Riegel, who has been an environmental activist, said he was motivated to run because he felt Paone has not been responsive to constituents in Ward 2, which includes West Annapolis, Admiral Heights and Clay Street.
"Basically, if it represents change, Fred is against it," Riegel said.
"I'm nobody's rubber stamp," Paone said. "One of my jobs is to make sure that the issues in the city are exposed and are properly brought to light in a transparent way, and to make people understand that there's more than one point of view on the council."
If re-elected, Paone said he would work to continue to address city financial problems, cutting government costs and perhaps privatizing some services.

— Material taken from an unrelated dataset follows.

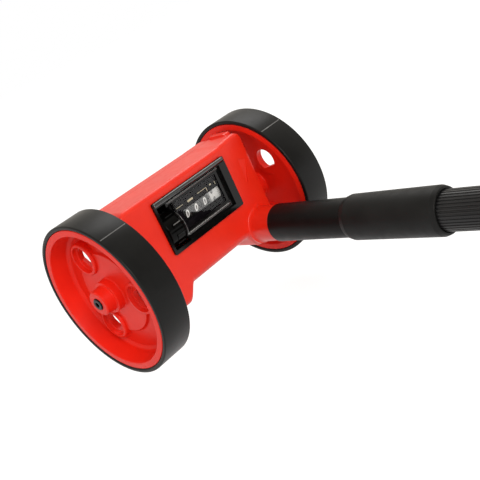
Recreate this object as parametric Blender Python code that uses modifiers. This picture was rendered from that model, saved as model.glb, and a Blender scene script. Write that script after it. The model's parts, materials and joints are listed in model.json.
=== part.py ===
"""Measuring wheel: two tyred wheels on one axle, a drum counter in a moulded housing,
and a telescopic handle. Local frame of the tool: X along the axle, -Y along the handle,
+Z up through the counter. The origin is under the middle of the tool, on the ground."""

import math

import bmesh
import bpy
from mathutils import Matrix, Vector

MM = 0.001

# Clearances and cutting
GAP = 0.3 * MM
WELD_DISTANCE = 0.00001
CUT_OVERRUN = 2.0 * MM
UNION_SINK = 0.6 * MM

# Facets round a turn
TYRE_STEPS = 48
HUB_STEPS = 30
TUBE_STEPS = 20
POCKET_STEPS = 12
SMALL_STEPS = 10
CORNER_STEPS = 3
SHARP_ANGLE = math.radians(32)

# Tyres
TYRE_RADIUS = 53.05 * MM
TYRE_WIDTH = 22.0 * MM
TYRE_SPACING = 122.3 * MM
TYRE_THICKNESS = 2.9 * MM
TYRE_EDGE = 0.8 * MM
TYRE_LIP = 0.6 * MM

# Wheel hubs, with depths measured inward from the tyre's outer face
RIM_RECESS = 0.4 * MM
RIM_WALL = 4.3 * MM
RIM_DRAFT = 0.8 * MM
FLOOR_DEPTH = 13.7 * MM
FLOOR_INSET = 3.45 * MM
FLOOR_FILLET = 1.9 * MM
WEB_WALL = 2.5 * MM
PLATEAU_PAST_POCKETS = 0.6 * MM
PLATEAU_DEPTH = 10.2 * MM
PLATEAU_HEIGHT = 1.8 * MM
HUB_FOOT_RADIUS = 10.8 * MM
HUB_FOOT_DEPTH = 4.8 * MM
HUB_BOSS_RADIUS = 8.8 * MM
HUB_BOSS_TIP_RADIUS = 8.2 * MM
HUB_BOSS_PROUD = 2.2 * MM
HUB_TIP_ROUND = 0.8 * MM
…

He also thinks the city's business districts — not just downtown — need to be better promoted and improvements could be made to the bus system. He also would investigate resuming leaf vacuuming — one of the top concerns he's heard from voters.
Riegel has concerns about developments, including the proposed Crystal Spring project on Forest Drive that he says is "just unacceptable." He'd work to strengthen forestry laws that would limit development. He also thinks transportation is a concern: parking, buses and bicycle friendliness.

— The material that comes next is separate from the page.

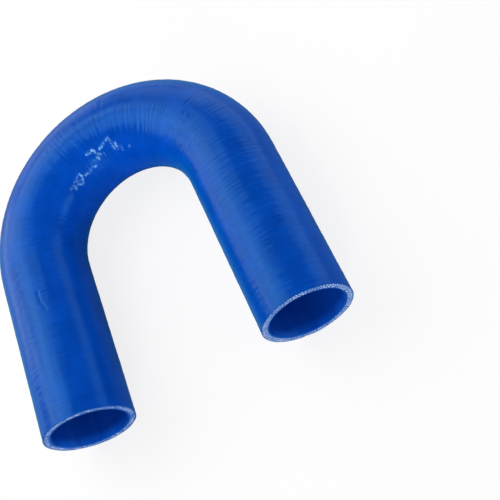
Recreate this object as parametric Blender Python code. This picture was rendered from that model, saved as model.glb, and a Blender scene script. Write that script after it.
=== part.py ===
"""A pre-formed silicone elbow hose for an engine's coolant or air pipes.

The hose is one moulding: a round tube of constant wall, bent once into a U, with two straight legs
that slide over pipe stubs. It lies flat on its side, with both open ends towards -Y.

Metres, +Z up. The origin is on the floor, under the middle of the hose's outline.
"""

import math

import bmesh
import bpy
from mathutils import Matrix, Vector

# Driving dimensions
BORE_DIAMETER = 0.038  # fits a 38 mm pipe stub
WALL = 0.004  # three fabric plies in silicone
BEND_RADIUS = 0.0575  # of the centreline, about one and a half bores
BEND_ANGLE = math.radians(177.0)  # a U whose legs stand three degrees open
LEFT_LEG = 0.0885  # straight length beyond the bend, at -X
RIGHT_LEG = 0.092  # straight length beyond the bend, at +X
CUT_EDGE_EASE = 0.0004  # the knife leaves the rims of the cut ends barely rounded

# Facets
STEPS_AROUND = 36
STEPS_IN_BEND = 36
EASE_SEGMENTS = 2
RIM_ANGLE = math.radians(60)  # only the cut ends' rims fold by more than this

# Looks
SILICONE_BLUE = (0.004, 0.065, 0.46, 1.0)
SILICONE_ROUGHNESS = 0.32

BORE_RADIUS = BORE_DIAMETER / 2
OUTER_RADIUS = BORE_RADIUS + WALL


def remove_all_objects():
    for old in list(bpy.data.objects):
        bpy.data.objects.remove(old, do_unlink=True)


def silicone():
    """Glossy blue rubber."""
    material = bpy.data.materials.new("silicone_blue")
    material.use_nodes = True
    shader = material.node_tree.nodes["Principled BSDF"]
    shader.inputs["Base Color"].default_value = SILICONE_BLUE
    shader.inputs["Roughness"].default_value = SILICONE_ROUGHNESS
    shader.inputs["Metallic"].default_value = 0.0
    material.diffuse_color = SILICONE_BLUE
    return material


def ring_profile(bm, matrix):
    """The hose's cross-section, a flat ring of faces, placed by matrix."""
    outer, bore = (
        bmesh.ops.create_circle(bm, segments=STEPS_AROUND, radius=radius, matrix=matrix)["verts"]
        for radius in (OUTER_RADIUS, BORE_RADIUS)
    )
    return [
        bm.faces.new((outer[i - 1], outer[i], bore[i], bore[i - 1])) for i in range(STEPS_AROUND)
    ]


def pull_out_leg(bm, profile, offset):
    """Lengthens the pipe by offset at the end where profile closes its wall."""
    grown = bmesh.ops.extrude_face_region(bm, geom=profile)["geom"]
    far_points = [g for g in grown if isinstance(g, bmesh.types.BMVert)]
    bmesh.ops.translate(bm, verts=far_points, vec=offset)
    bmesh.ops.delete(bm, geom=profile, context="FACES")


def hose_mesh():
    """The whole moulding: the cross-section swept round the bend and along both legs.

    The bend's centre is at the world's origin here, and the bend is symmetrical about the YZ plane.
    """
    bm = bmesh.new()
    to_bend_start = Matrix.Rotation(BEND_ANGLE / 2, 4, "Z")
    to_bend_end = Matrix.Rotation(-BEND_ANGLE / 2, 4, "Z")
    across_the_pipe = Matrix.Translation((0, BEND_RADIUS, 0)) @ Matrix.Rotation(math.pi / 2, 4, "Y")

    first_profile = ring_profile(bm, to_bend_start @ across_the_pipe)
    spun = bmesh.ops.spin(
        bm,
        geom=first_profile,
        cent=(0, 0, 0),
        axis=(0, 0, -1),
        dvec=(0, 0, 0),
        angle=BEND_ANGLE,
        steps=STEPS_IN_BEND,
        use_duplicate=False,
    )["geom_last"]
    last_profile = [g for g in spun if isinstance(g, bmesh.types.BMFace)]
    pull_out_leg(bm, first_profile, to_bend_start @ Vector((-LEFT_LEG, 0, 0)))
    pull_out_leg(bm, last_profile, to_bend_end @ Vector((RIGHT_LEG, 0, 0)))

    bmesh.ops.recalc_face_normals(bm, faces=bm.faces)
    rims = [edge for edge in bm.edges if edge.calc_face_angle() > RIM_ANGLE]
    bmesh.ops.bevel(
        bm,
        geom=rims,
        offset=CUT_EDGE_EASE,
        offset_type="OFFSET",
        segments=EASE_SEGMENTS,
        profile=0.5,
        affect="EDGES",
    )
    mesh = bpy.data.meshes.new("elbow_hose")
    bm.to_mesh(mesh)
    bm.free()
    return mesh


def stand_on_origin(mesh):
    """Moves the mesh so that the origin is under the middle of its outline, at floor level."""
    lows = [min(v.co[axis] for v in mesh.vertices) for axis in range(3)]
    highs = [max(v.co[axis] for v in mesh.vertices) for axis in range(3)]
    foot = Vector(((lows[0] + highs[0]) / 2, (lows[1] + highs[1]) / 2, lows[2]))
    mesh.transform(Matrix.Translation(-foot))


def elbow_hose():
    mesh = hose_mesh()
    stand_on_origin(mesh)
    mesh.shade_smooth()
    mesh.set_sharp_from_angle(angle=math.radians(30))
    mesh.materials.append(silicone())
    hose = bpy.data.objects.new("elbow_hose", mesh)
    bpy.context.scene.collection.objects.link(hose)
    return hose


remove_all_objects()
elbow_hose()
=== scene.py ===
"""The looks of a pre-formed silicone elbow hose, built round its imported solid.

One fine skin replaces the solid. It is modelled as a straight hose with the marks that its making and its
use leave, and then bent: rings from the wrapping tape, small creases inside the bend, two dents, and
knife-cut ends. The cut ends of the fabric's yarns are a second piece. Metres, +Z up.

In the straight hose, x is the distance from the left end, y points away from the bend's centre, and z points
up. A place on it is given as its distance and its angle round the hose, from the side away from the bend's
centre. The skin's points keep their place in the straight hose, and the silicone's patterns lie in it.
"""

import math
import random

import bmesh
import bpy
from mathutils import Matrix, Quaternion, Vector, noise


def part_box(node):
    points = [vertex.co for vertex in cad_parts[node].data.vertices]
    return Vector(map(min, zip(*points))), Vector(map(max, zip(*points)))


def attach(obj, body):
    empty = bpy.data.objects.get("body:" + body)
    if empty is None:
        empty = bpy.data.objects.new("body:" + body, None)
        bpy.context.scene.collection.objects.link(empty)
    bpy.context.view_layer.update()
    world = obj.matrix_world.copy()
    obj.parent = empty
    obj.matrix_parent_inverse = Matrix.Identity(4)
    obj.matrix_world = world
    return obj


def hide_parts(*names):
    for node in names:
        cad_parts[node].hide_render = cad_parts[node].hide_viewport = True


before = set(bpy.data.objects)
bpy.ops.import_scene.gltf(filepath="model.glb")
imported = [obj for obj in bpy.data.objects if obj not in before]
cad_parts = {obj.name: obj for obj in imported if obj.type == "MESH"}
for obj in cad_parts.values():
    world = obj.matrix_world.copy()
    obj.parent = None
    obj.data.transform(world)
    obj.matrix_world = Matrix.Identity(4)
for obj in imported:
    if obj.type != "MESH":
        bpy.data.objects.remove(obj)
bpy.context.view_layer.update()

# Sizes of the hose, as in the solid
BORE_RADIUS = 0.019
WALL = 0.004
OUTER_RADIUS = BORE_RADIUS + WALL
BEND_RADIUS = 0.0575
BEND_ANGLE = math.radians(177.0)
LEFT_LEG = 0.0885
RIGHT_LEG = 0.092
CUT_EDGE_EASE = 0.0004
BEND_LENGTH = BEND_RADIUS * BEND_ANGLE
HOSE_LENGTH = LEFT_LEG + BEND_LENGTH + RIGHT_LEG

# Fineness of the skin
STEPS_AROUND = 72
OUTER_STEP = 0.0004  # between the outer side's rings of points
BORE_STEP = 0.005
CUT_FACE_STEP = 0.0004
CREASE_REACHES = (0.0022, 0.0016, 0.0011)  # faces nearer than this to a crease are split, once for each
DENT_REACHES = (0.0025, 0.0018)  # and these near a dent or the nick
MARK_ROOM = 0.004  # round a group of marks, for all that they change

# Rings and waves that the wrapping tape leaves, all of them below the solid's surface
RIB_PITCH = 0.0028
RIB_DEPTHS = (0.00013, 0.00026)  # at the left end and at the right one
RIB_REACH = 0.014  # how far round the hose one rib keeps its form
RIB_DRIFT = 0.6  # how far the ribs stray along the hose, in half pitches
DRIFT_SHIFT = Vector((7, 3, 5))  # so that the drift doesn't follow the waves
WAVE_LENGTH = 0.014
WAVE_DEPTH = 0.00012

# Small creases inside the bend, where the fabric is pushed together: how high each is, and how strong the
# pale highlight painted on it, from 0 to 1, and a line of (distance, degrees)
CREASES = (
    (0.95, ((0.1679, 129.7), (0.1707, 130.5), (0.1726, 129.5), (0.1737, 132.0))),
    (0.55, ((0.1735, 133.4), (0.1749, 137.5), (0.1763, 140.2))),
    (0.75, ((0.1729, 140.7), (0.1732, 144.1))),
    (0.7, ((0.1772, 133.5), (0.1801, 132.1))),
    (0.45, ((0.1801, 132.1), (0.1837, 128.8), (0.1868, 125.8))),
    (0.45, ((0.1868, 125.8), (0.1874, 129.5), (0.1876, 133.8), (0.1879, 142.9))),
    (0.95, ((0.1902, 135.3), (0.1906, 143.3))),
    (0.2, ((0.1937, 140.8), (0.1934, 147.6))),
    (0.3, ((0.2004, 143.9), (0.1995, 147.2))),
    (0.8, ((0.1650, 147.6), (0.1671, 149.0))),
    (0.5, ((0.1622, 148.3), (0.1597, 149.1), (0.1567, 148.3))),
    (0.6, ((0.1540, 140.8), (0.1542, 146.8))),
    (0.5, ((0.1530, 148.0), (0.1507, 151.9), (0.1489, 152.0), (0.1473, 148.1))),
    (0.32, ((0.1516, 140.8), (0.1481, 142.5), (0.1452, 143.4), (0.1409, 142.8))),
    (0.5, ((0.1447, 145.6), (0.1436, 148.8))),
    (0.35, ((0.1475, 143.3), (0.1493, 145.0), (0.1507, 148.0))),
)
CREASE_HEIGHT = 0.0002
CREASE_WIDTH = 0.00062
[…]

Ward 6, an oddly-shaped district that includes many of Annapolis' public housing communities, has featured the most contentious campaign.

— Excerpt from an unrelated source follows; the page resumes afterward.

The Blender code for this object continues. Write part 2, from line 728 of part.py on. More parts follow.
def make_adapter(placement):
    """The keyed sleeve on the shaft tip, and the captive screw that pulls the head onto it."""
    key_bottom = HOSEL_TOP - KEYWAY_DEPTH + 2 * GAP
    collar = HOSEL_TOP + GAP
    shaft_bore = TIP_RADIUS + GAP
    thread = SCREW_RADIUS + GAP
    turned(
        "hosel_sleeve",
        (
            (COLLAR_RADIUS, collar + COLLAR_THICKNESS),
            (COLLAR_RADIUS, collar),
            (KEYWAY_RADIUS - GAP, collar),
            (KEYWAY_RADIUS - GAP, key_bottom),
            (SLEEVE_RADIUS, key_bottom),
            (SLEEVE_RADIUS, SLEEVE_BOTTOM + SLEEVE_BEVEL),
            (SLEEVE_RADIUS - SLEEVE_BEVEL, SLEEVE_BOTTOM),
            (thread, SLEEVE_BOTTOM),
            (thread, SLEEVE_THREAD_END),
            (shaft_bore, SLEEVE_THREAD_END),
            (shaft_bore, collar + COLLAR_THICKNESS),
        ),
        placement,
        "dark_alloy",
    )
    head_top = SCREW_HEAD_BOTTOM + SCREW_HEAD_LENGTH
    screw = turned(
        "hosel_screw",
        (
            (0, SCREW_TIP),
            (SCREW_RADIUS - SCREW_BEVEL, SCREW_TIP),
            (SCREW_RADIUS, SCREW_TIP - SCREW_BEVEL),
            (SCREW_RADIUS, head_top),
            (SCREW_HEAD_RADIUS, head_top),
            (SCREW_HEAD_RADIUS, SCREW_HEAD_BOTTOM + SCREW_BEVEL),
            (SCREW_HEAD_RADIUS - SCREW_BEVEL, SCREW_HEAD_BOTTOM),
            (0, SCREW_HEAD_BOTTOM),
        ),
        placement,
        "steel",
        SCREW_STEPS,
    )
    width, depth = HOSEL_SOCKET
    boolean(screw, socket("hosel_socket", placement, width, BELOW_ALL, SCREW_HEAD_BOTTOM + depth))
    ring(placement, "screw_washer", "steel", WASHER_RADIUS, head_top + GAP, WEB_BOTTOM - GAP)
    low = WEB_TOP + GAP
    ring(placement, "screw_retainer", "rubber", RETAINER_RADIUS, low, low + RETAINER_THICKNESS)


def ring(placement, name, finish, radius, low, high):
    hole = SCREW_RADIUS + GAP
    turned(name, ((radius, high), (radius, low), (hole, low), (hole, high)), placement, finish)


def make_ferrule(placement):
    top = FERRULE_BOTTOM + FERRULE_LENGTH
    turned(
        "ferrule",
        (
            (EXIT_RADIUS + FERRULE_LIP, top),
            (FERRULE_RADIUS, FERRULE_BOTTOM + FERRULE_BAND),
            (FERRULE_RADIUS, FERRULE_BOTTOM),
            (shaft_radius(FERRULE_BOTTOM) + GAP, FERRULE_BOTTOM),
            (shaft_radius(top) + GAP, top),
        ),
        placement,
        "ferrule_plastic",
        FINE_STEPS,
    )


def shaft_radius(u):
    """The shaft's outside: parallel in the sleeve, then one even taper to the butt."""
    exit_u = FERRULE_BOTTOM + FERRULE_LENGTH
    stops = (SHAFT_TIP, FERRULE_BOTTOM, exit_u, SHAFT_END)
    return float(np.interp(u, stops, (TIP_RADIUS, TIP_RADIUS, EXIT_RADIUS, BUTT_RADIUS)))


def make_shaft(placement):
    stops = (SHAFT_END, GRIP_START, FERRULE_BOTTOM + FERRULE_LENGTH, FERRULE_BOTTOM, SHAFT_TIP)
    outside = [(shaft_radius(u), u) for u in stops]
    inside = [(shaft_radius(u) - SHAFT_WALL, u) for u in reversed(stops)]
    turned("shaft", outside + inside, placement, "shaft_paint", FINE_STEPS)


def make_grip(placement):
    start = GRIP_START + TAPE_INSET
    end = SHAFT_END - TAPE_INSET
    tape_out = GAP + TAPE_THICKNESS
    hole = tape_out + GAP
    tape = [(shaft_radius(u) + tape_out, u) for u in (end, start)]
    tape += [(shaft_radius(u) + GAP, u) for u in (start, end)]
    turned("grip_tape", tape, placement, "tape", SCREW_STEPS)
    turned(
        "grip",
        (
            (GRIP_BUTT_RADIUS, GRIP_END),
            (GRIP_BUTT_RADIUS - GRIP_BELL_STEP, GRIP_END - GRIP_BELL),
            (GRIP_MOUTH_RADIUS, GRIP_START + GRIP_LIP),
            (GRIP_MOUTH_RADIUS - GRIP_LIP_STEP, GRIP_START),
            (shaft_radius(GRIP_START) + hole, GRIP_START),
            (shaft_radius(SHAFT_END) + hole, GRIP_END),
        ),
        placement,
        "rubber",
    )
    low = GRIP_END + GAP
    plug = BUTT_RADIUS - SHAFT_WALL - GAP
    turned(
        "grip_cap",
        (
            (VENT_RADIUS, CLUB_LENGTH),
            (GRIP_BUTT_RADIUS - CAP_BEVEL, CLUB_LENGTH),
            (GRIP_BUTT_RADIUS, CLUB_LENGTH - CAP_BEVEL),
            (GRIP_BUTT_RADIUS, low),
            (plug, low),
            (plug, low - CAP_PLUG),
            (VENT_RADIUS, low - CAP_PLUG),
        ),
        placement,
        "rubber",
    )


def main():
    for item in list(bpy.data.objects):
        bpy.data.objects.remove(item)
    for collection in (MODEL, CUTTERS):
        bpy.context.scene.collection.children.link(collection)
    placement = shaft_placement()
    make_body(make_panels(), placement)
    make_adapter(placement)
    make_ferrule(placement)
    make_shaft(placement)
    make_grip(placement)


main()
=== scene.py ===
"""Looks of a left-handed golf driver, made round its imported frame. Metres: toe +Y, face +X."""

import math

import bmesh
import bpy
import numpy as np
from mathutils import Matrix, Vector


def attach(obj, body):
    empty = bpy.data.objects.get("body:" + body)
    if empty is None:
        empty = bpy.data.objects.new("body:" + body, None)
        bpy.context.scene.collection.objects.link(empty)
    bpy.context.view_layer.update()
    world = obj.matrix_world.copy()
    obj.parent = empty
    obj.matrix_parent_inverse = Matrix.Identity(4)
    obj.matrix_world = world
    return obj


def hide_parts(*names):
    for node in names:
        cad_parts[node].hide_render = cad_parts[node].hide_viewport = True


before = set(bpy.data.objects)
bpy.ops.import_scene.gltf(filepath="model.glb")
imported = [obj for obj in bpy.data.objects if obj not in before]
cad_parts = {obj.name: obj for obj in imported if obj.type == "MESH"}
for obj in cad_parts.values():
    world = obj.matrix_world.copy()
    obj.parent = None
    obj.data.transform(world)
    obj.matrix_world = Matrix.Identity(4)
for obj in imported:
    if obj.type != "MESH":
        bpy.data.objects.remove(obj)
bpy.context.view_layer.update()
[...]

Independent candidate Steven Conn sued Democratic Alderman Kenneth Kirby on Wednesday, claiming defamation in a campaign flier and an email that was circulated by one of Kirby's supporters.
It's not the first time the two have tangled: Before September's primary, Conn was part of an effort to challenge Kirby's candidacy, questioning whether he lived in the ward.
Kirby has a history of problematic housing situations, including when police found him in 2012 staying in a public housing apartment they investigated for drug use. Nothing illegal was found and Kirby was not accused of any criminal wrongdoing, but it was found that he was living there in violation of the lease. The apartment was leased to his niece.
Ultimately, the Annapolis Board of Supervisors of Elections ruled in Kirby's favor, finding that he had properly registered his latest address.
On the issues, Kirby said he's advocated successfully for his ward, getting money for sidewalk repairs and road resurfacing. He's supported downtown businesses — including advocating for later liquor licenses — and supported funding for the Police Department that he says has contributed to lower crime rates.
"We've made real progress in the last four years," he said.
If elected, Conn said, he'd establish better communications with constituents via email, a website and social media. He'd also get input from neighborhood representatives on key issues. His key issues include encouraging redevelopment before new developments and expanding the Circulator bus.
Four years ago, Pfeiffer became interested in local politics, started watching meetings and found himself "sort of yelling at the TV."
"My wife was like, 'If you're going to take it this seriously, you should get involved,'" Pfeiffer said.
He won election to the city council as a Democrat and is seeking re-election in Ward 7, which includes many neighborhoods on the eastern edge of the city. He said his biggest accomplishment has been helping put the city back on sound financial footing.
If re-elected, Pfeiffer said, he wants to strengthen the city's forestry laws to ensure that new developments don't unduly harm the environment. He also is interested in improving transportation and would like to be involved in the negotiations to create a regional transit authority with Anne Arundel and Howard counties.
Clenny, a recently retired systems analyst, thinks Annapolis needs a change in leadership.
"Annapolis is sailing in the wrong direction and needs a course correction," he said.
He points to the "misbegotten City Dock Master Plan" and inadequate downtown parking as top issues that need fixing.
Clenny said his first priority would be the Crystal Spring proposal on Forest Drive, that he says is too big. He would urge the site be developed only for a senior housing community, and not with the shopping, town houses and other features that have been proposed.
He also thinks Annapolis has an identity crisis and caters to tourists at the expense of residents.
Joe Budge, Democrat
The incumbent was appointed to his position this spring after Alderman Richard Israel resigned. Previously, he was active in the Ward One Residents Association. He is a retired software executive and a 10-year resident of Annapolis.
Allen Furth, Republican
Furth has been a project manager and holds a degree in civil engineering. He served on the Annapolis Board of Supervisors of Elections. He is a 25-year resident of Annapolis.
Fred Paone, Republican
The incumbent alderman is an assistant state's attorney for Anne Arundel County and an adjunct professor at Anne Arundel Community College. He was first elected alderman during a special election in 2007 and was re-elected in 2010.
Kurt Riegel, Democrat
Riegel has lived in West Annapolis for three years after living nearby in Anne Arundel County. He teaches at Johns Hopkins University and has been a member of the Severn River Commission and was president of the Severn River Association.
Rhonda Pindell Charles, Democrat, is running unopposed.
Sheila Finlayson, Democrat, is running unopposed.
Jared Littmann, Democrat is running unopposed.
Kenneth Kirby, Democrat
The incumbent alderman was elected in 2009. Kirby grew up in Annapolis, attended York College and briefly played basketball overseas. He has worked for the Housing Authority of the City of Annapolis.
Steven Conn, Independent
Conn has worked in the airline industry for 14 years and served as a Republican Congressional staffer for two years. He grew up in Florida and has lived in Annapolis for three years.
Ian Pfeiffer, Democrat
The incumbent alderman has worked on Capitol Hill as a Congressional staffer and has run his own lobbying and government relations firm since 2005. He was elected alderman in 2009 and has lived in the ward since 2001.
James T. Clenny, Republican
Clenny is a retired computer systems analyst who has lived in Annapolis since 1968. He has been active in Republican politics, including serving on the Republican Central Committee.
Ross Arnett, Democrat, is running unopposed.